Abstract

Multi-Object Tracking (MOT) remains a challenging problem, particularly in crowded scenes with occlusion, appearance ambiguity, and non-linear motion. Conventional MOT frameworks often rely on appearance-based Re-Identification (Re-ID) and Intersection-over-Union (IoU) of object bounding boxes for object association. However, these cues become unreliable when objects are visually similar or overlapping, and computing pixel-level IoU for segmentation masks can be computationally expensive.

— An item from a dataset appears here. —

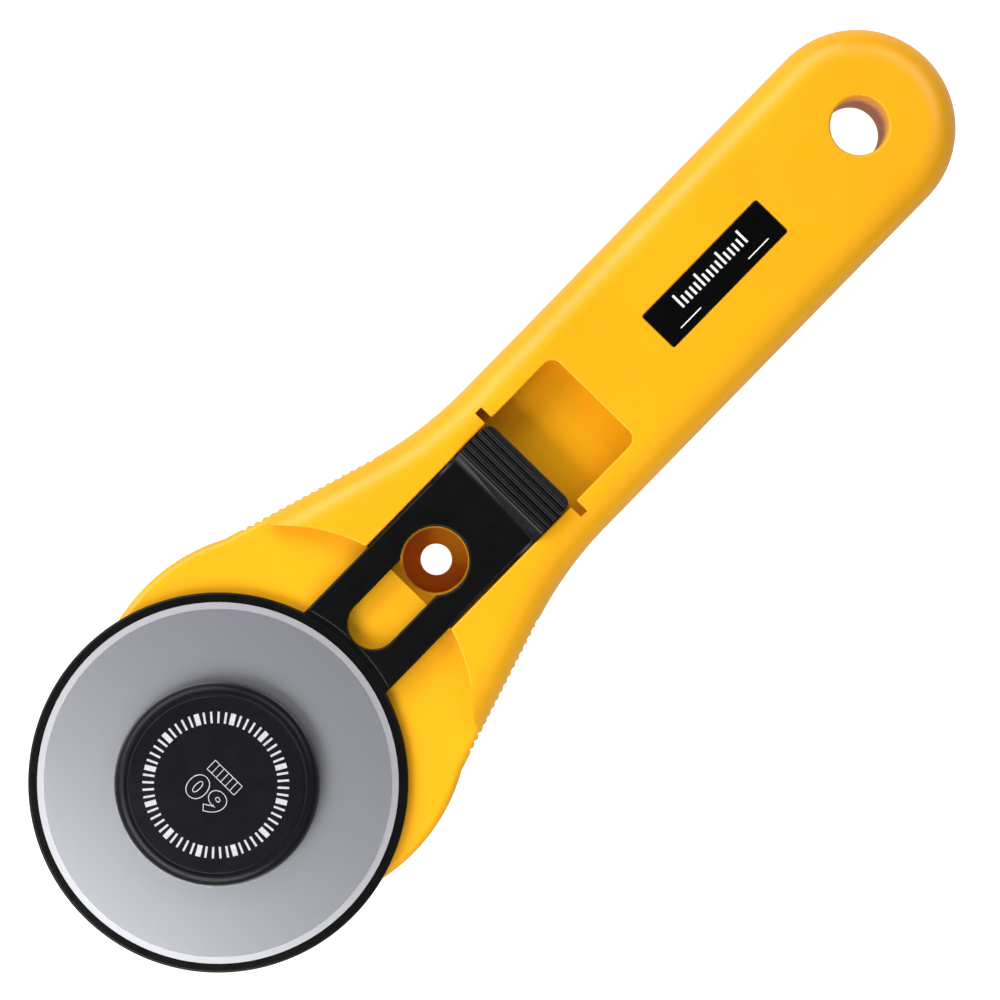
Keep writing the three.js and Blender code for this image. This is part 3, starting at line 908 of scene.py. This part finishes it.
numerals = bpy.data.curves.new("blade_size", "FONT")
numerals.body = "60"
numerals.align_x = "CENTER"
numerals.align_y = "CENTER"
numerals.size = 5.3
numerals.offset = 0.26
numerals.space_character = 1.22
numerals.fill_mode = "NONE"
numerals.bevel_depth = 0.062
numerals.bevel_resolution = 1
numerals.resolution_u = 6
lettered = bpy.data.objects.new("cap_numerals", numerals)
bpy.context.scene.collection.objects.link(lettered)
bpy.context.view_layer.update()
graph = bpy.context.evaluated_depsgraph_get()
numeral_mesh = bpy.data.meshes.new_from_object(lettered.evaluated_get(graph))
bpy.data.objects.remove(lettered)
NUMERALS_X = -2.05
STRETCH = 1.2
FLATTEN = 0.2
for vertex in numeral_mesh.vertices:
    across, up, out = vertex.co
    vertex.co = (
        BOLT_X + (NUMERALS_X - up) * MM,
        STRETCH * across * MM,
        (CAP_TOP + out * FLATTEN) * MM,
    )
cap_numerals = bpy.data.objects.new("cap_numerals", numeral_mesh)
bpy.context.scene.collection.objects.link(cap_numerals)
dress(cap_numerals, cap_ink, "bolt", "black_plastic")

# ---- Stud ----
# The turned steel bolt under the cap: a round seat for the blade, two flats that stop it turning
# in the handle, and a thread for the nut.
STUD_LOW = low("bolt_stud")[2]
STUD_TOP = high("bolt_stud")[2]
THREAD_R = 2.95
THREAD_PITCH = 1.0
THREAD_DEEP = 0.5
SEAT_R = 4.0
FLAT_HALF = 3.2
FLANGE_R = 6.0


def turned_steel(name, dark, light, rough):
    """Metal from the lathe, with fine rings left by the tool."""
    material, tree, shader, where = new_material(name)
    shader.inputs["Metallic"].default_value = 1.0
    radius = distance_from_bolt(tree, where)
    lines = rings_of_grinding(tree, radius, 0.3)
    tree.links.new(blend_colours(tree, lines, dark, light, 0.3), shader.inputs["Base Color"])
    tree.links.new(ranged(tree, noise(tree, where, 0.6), rough, rough + 0.1), shader.inputs["Roughness"])
    relief(tree, shader, lines, 0.004, 0.2)
    return material


bolt_steel = turned_steel("bolt_steel", (0.42, 0.43, 0.45), (0.55, 0.56, 0.58), 0.26)


def threaded_rod(name, r, z0, z1, deep, steps=48, per_turn=12):
    """A rod whose thread is a wave that climbs one pitch for each turn, with its tip tapered."""
    loops = [([(0.25 * x, 0.25 * y) for x, y in disc(0, 0, r, steps)()], z0)]
    rows = int((z1 - z0) / THREAD_PITCH * per_turn)
    for k in range(rows + 1):
        z = z0 + (z1 - z0) * k / rows
        fade = min(1, (z - z0) / 0.6)
        points = []
        for i in range(steps):
            phase = (z / THREAD_PITCH - i / steps) % 1
            depth = deep * abs(2 * phase - 1)
            rr = (r - depth) * (0.82 + 0.18 * fade)
            a = 2 * math.pi * i / steps
            points.append((rr * math.cos(a), rr * math.sin(a)))
        loops.append((points, z))
    return solid(name, loops)


stud = threaded_rod("stud", THREAD_R, STUD_LOW, BOSS_Z + 0.3, THREAD_DEEP)
seat = solid("seat", rings(disc(0, 0, SEAT_R, 96), BOSS_Z + 0.2, STUD_TOP - 1.6, (0.3, 0.3)))
for y0, y1 in ((FLAT_HALF, 6), (-6, -FLAT_HALF)):
    combine(seat, "DIFFERENCE", cutter(panel(-6, 6, y0, y1, 0.1), 0, BLADE_LOW - 0.05))
combine(stud, "UNION", seat)
flange = rings(disc(0, 0, FLANGE_R, 96), STUD_TOP - 1.5, STUD_TOP, (0.2, 0.2), (0.2, 0.2), 3)
combine(stud, "UNION", solid("flange", flange))
dress(stud, bolt_steel, "bolt", "bolt_steel", "bolt_stud", sharp=30)

# ---- Spring washer ----
# A thin wavy ring of spring steel between the head plate and the nut, which keeps the blade pressed
# lightly against the guard.
WASHER_LOW = low("spring_washer")[2]
WASHER_TOP = high("spring_washer")[2]
spring_steel = turned_steel("spring_steel", (0.45, 0.45, 0.46), (0.6, 0.6, 0.61), 0.24)


def wave_washer(inner, outer, thick, wave, waves=3, steps=144):
    """A flat ring bent into waves, with its edges rounded."""
    work = bmesh.new()
    corners = [(inner + 0.06, -1), (outer - 0.06, -1), (outer, -0.7), (outer, 0.7)]
    corners += [(outer - 0.06, 1), (inner + 0.06, 1), (inner, 0.7), (inner, -0.7)]
    rows = []
    for i in range(steps):
        a = 2 * math.pi * i / steps
        lift = (WASHER_LOW + WASHER_TOP) / 2 + wave * math.cos(waves * a)
        rows.append(
            [
                work.verts.new(
                    (BOLT_X + r * MM * math.cos(a), r * MM * math.sin(a), (lift + s * thick / 2) * MM)
                )
                for r, s in corners
            ]
        )
    for one, two in zip(rows, rows[1:] + rows[:1]):
        for k in range(len(corners)):
            m = (k + 1) % len(corners)
            work.faces.new((one[k], one[m], two[m], two[k]))
    bmesh.ops.recalc_face_normals(work, faces=work.faces)
    return as_object("wave_washer", work)


WAVE = 0.22
WASHER_INNER_R = 3.3
WASHER_OUTER_R = 7.6
washer = wave_washer(WASHER_INNER_R, WASHER_OUTER_R, WASHER_TOP - WASHER_LOW - 2 * WAVE, WAVE)
dress(washer, spring_steel, "washer", "spring_steel", "spring_washer", sharp=40)

# ---- Thumb nut ----
# A knurled black plastic knob with a finger bar across its face, moulded round a six-sided brass
# insert that holds the thread.
NUT_LOW = low("nut_knob")[2]
NUT_TOP = high("nut_knob")[2]
NUT_R = 11.1
HEX_R = 5.2
NUT_WALL = 1.7
BAR_HALF = 3.1

knob = solid("nut_knob_body", rings(disc(0, 0, NUT_R, 120), NUT_LOW, NUT_TOP, (0.9, 0.9), (0.5, 0.5)))
hollow = cutter(disc(0, 0, NUT_R - NUT_WALL, 96), NUT_LOW, NUT_LOW + 2.6)
collar = disc(0, 0, HEX_R + 1.2, 72)
bar = panel(-30, 30, -BAR_HALF, BAR_HALF, 0.3)
combine(hollow, "DIFFERENCE", solid("collar", rings(collar, NUT_LOW - 9, NUT_LOW + 9)))
combine(hollow, "DIFFERENCE", solid("bar", rings(bar, NUT_LOW - 9, NUT_LOW + 9)))
combine(knob, "DIFFERENCE", hollow)
combine(
    knob,
    "DIFFERENCE",
    cutter(disc(0, 0, HEX_R + 0.05, 6), NUT_LOW + 1.4, NUT_TOP + 1),
    cutter(disc(0, 0, THREAD_R + 0.8, 48), NUT_LOW, NUT_TOP + 1, 0, 0.3),
)
dress(knob, black, "nut", "black_plastic", "nut_knob")


def ring_of_posts():
    """Round posts standing in a ring about the bolt."""
    tree = node_tree("ring of posts", Count=3, Ring=1.0, Post=1.0, Bottom=0.0, Height=1.0)
    inputs = add(tree, "NodeGroupInput")
    post = add(
        tree,
        "GeometryNodeMeshCylinder",
        {"Vertices": 10, "Radius": inputs["Post"], "Depth": inputs["Height"]},
    )
    ring = add(tree, "GeometryNodeMeshCircle", {"Vertices": inputs["Count"], "Radius": inputs["Ring"]})
    posts = add(tree, "GeometryNodeInstanceOnPoints", {"Points": ring["Mesh"], "Instance": post["Mesh"]})
    half = add(tree, "ShaderNodeMath", {0: inputs["Height"], 1: 0.5}, operation="MULTIPLY")
    up = add(tree, "ShaderNodeMath", {0: inputs["Bottom"], 1: half[0]}, operation="ADD")
    shift = add(tree, "ShaderNodeCombineXYZ", {0: BOLT_X, 2: up[0]})
    placed = add(
        tree, "GeometryNodeTransform", {"Geometry": posts["Instances"], "Translation": shift[0]}
    )
    return end_tree(tree, inputs, placed["Geometry"])


knurls = grown(
    "nut_knurls",
    ring_of_posts(),
    black,
    Count=30,
    Ring=(NUT_R - 0.25) * MM,
    Post=0.6 * MM,
    Bottom=(NUT_LOW + 0.9) * MM,
    Height=(NUT_TOP - NUT_LOW - 1.4) * MM,
)
dress(knurls, black, "nut", "black_plastic")

brass = turned_steel("brass", (0.52, 0.33, 0.12), (0.66, 0.44, 0.18), 0.28)
hexagon = disc(0, 0, HEX_R, 6)
insert = solid("brass_insert", rings(hexagon, NUT_LOW + 1.5, NUT_TOP - 0.1, (0.2, 0.2), (0.2, 0.2), 2))
combine(insert, "DIFFERENCE", cutter(disc(0, 0, THREAD_R + 0.1, 48), NUT_LOW, NUT_TOP + 1))
dress(insert, brass, "nut", "brass", "nut_insert", sharp=30)

# ---- Table, light and camera ----
# A pale table lit softly from one long side and from all round, seen from straight above.
work = bmesh.new()
bmesh.ops.create_grid(work, x_segments=1, y_segments=1, size=2.5)
table = as_object("table", work)
table.data.transform(Matrix.Translation((0, 0, -0.0002)))
pale, pale_tree, pale_shader, pale_where = new_material("pale_table")
pale_tree.links.new(
    blend_colours(pale_tree, noise(pale_tree, pale_where, 60, 3), (0.34, 0.34, 0.34), (0.36, 0.36, 0.36)),
    pale_shader.inputs["Base Color"],
)
pale_shader.inputs["Roughness"].default_value = 0.7
pale_shader.inputs["Emission Color"].default_value = (1, 1, 1, 1)
# The table glows, but it lights the cutter from below less than it shows itself.
seen = pale_tree.nodes.new("ShaderNodeLightPath").outputs["Is Camera Ray"]
pale_tree.links.new(ranged(pale_tree, seen, 0.3, 1.0, 0, 1), pale_shader.inputs["Emission Strength"])
table.data.materials.append(pale)

world = bpy.data.worlds.new("studio")
world.use_nodes = True
world.node_tree.nodes["Background"].inputs["Color"].default_value = (1, 1, 1, 1)
world.node_tree.nodes["Background"].inputs["Strength"].default_value = 0.1
bpy.context.scene.world = world


def softbox(name, place, aim, wide, tall, power):
    """A soft rectangular lamp, in metres and watts, turned towards a point."""
    light = bpy.data.lights.new(name, "AREA")
    light.shape = "RECTANGLE"
    light.size = wide
    light.size_y = tall
    light.energy = power
    lamp = bpy.data.objects.new(name, light)
    lamp.location = place
    direction = [a - p for a, p in zip(aim, place)]
    lamp.rotation_euler = Vector(direction).to_track_quat("-Z", "Y").to_euler()
    bpy.context.scene.collection.objects.link(lamp)


softbox("key", (0.0, 0.85, 0.54), (0.0, 0.0, 0.01), 1.5, 0.48, 7.2)
softbox("above_key_side", (0.0, 0.9, 0.8), (0.0, 0.9, 0.0), 1.6, 0.7, 8.0)
softbox("above_blade_end", (-0.43, -0.16, 0.4), (-0.43, -0.16, 0.0), 0.35, 0.7, 5.4)
softbox("above_hanging_end", (0.95, 0.0, 0.8), (0.95, 0.0, 0.0), 0.8, 1.0, 7.6)
softbox("above_far_side", (0.0, -0.85, 0.8), (0.0, -0.85, 0.0), 1.4, 0.7, 1.6)

CAMERA_X = 66.3
CAMERA_Y = -0.7
CAMERA_ABOVE = 600
CAMERA_TURN = math.radians(-45.69)
lens = bpy.data.cameras.new("camera")
lens.lens = 130.2
lens.clip_start = 0.01
camera = bpy.data.objects.new("camera", lens)
camera.location = (BOLT_X + CAMERA_X * MM, CAMERA_Y * MM, (BLADE_TOP + CAMERA_ABOVE) * MM)
camera.rotation_euler = (0, 0, CAMERA_TURN)
bpy.context.scene.collection.objects.link(camera)
bpy.context.scene.camera = camera
bpy.context.scene.view_settings.view_transform = "Standard"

In this thesis, we propose two complementary MOT frameworks that incorporate monocular depth and segmentation cues to improve robustness in association. The first zero-shot depth-aware framework is training-free and introduces a Hierarchical Alignment Score (HAS), a novel metric that combines coarse bounding box IoU with fine-grained mask-level IoU using promptable segmentation. This hierarchical formulation improves matching precision in cluttered or occluded scenes.

The second framework avoids computing segmentation IoU altogether. Instead, it leverages a self-supervised encoder to fuse and refine depth-segmentation features into temporally stable embeddings, which are then used as an additional similarity signal in the association process. This reduces computational overhead while improving robustness to noise and appearance variation.

Both approaches operate under the efficient Tracking-by-Detection (TBD) paradigm and extend conventional 2D association strategies with spatially expressive cues. Evaluations on DanceTrack and SportsMOT benchmarks with non-linear motion demonstrate competitive performance, highlighting the utility of depth and segmentation as underutilized, yet powerful, cues for robust non-linear MOT.